As a senior at Archbishop Rummel in suburban New Orleans in 2012, Carter was a late bloomer who received mostly mid-major interest before his high school made a surprising run to the Louisiana Class 5A state championship with the help of some impressive performances by Carter. He caught the attention of Nebraska (then coached by former LSU assistant Bo Pelini) and was offered a scholarship. He committed to the Huskers in January.

By then, LSU, which was still evaluating Carter when Nebraska offered, had also offered him a scholarship probably after missing out on a couple of recruits the Tigers thought more highly of. But Carter stuck with Nebraska, the major program that believed in him first.

It’s worked out well for Nebraska, which found a tight end that has started 25 games for the Huskers heading into his senior season.

That kind of story happens all the time in recruiting. While it may be hard for a Northern program to go toe-to-toe with an LSU or Alabama for an obviously “elite” recruit, it can gain an advantage with that second-tier prospect by establishing a positive relationship first.
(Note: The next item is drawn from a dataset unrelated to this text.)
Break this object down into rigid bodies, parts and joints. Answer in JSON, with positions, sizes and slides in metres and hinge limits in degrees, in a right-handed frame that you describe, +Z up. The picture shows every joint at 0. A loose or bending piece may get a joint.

Satellite camps certainly can help with that.

For that prospect, having an offer from a Power 5 program can give him leverage in his relationship with the local power, perhaps forcing the local school to commit to him earlier if it doesn’t want to risk losing him to the out-of-area program.

Winners: Missouri, Tennessee and Arkansas

In the SEC’s post-spring teleconference, no coach expressed more pleasure with the lifting of the satellite camp ban than Arkansas coach Bret Bielema.

Arkansas is not among the Gulf Coast states that produce so many players. Its per-capita production of talent is more like a midwestern state. Given that it’s also a small state, that has made the Razorbacks more dependent on out-of-state talent than other programs.

The same is true of Missouri and Tennessee. All three programs are considered high-end SEC programs, but in order to reach expectations, they rely heavily on out-of-state prospects.

At Missouri, former coach Gary Pinkel competed in the Big 12 and, later, in the program’s first couple of years in the SEC while relying heavily on Texas prospects. Tennessee’s glory days under Phil Fulmer happened during an era when the Vols were routinely able to pilfer prospects from states like South Carolina, Florida and Louisiana.

In that regard, these programs are almost like Michigans within the SEC footprint. They can go to the talent-rich states and try to woo players their way — and with the recent success of Missouri and the histories at Tennessee and Arkansas, they stand a reasonable chance.

But with their own modest recruiting bases, it’s unlikely that the Alabamas, Georgias and LSUs will ever return fire by investing much effort in recruiting those states in return.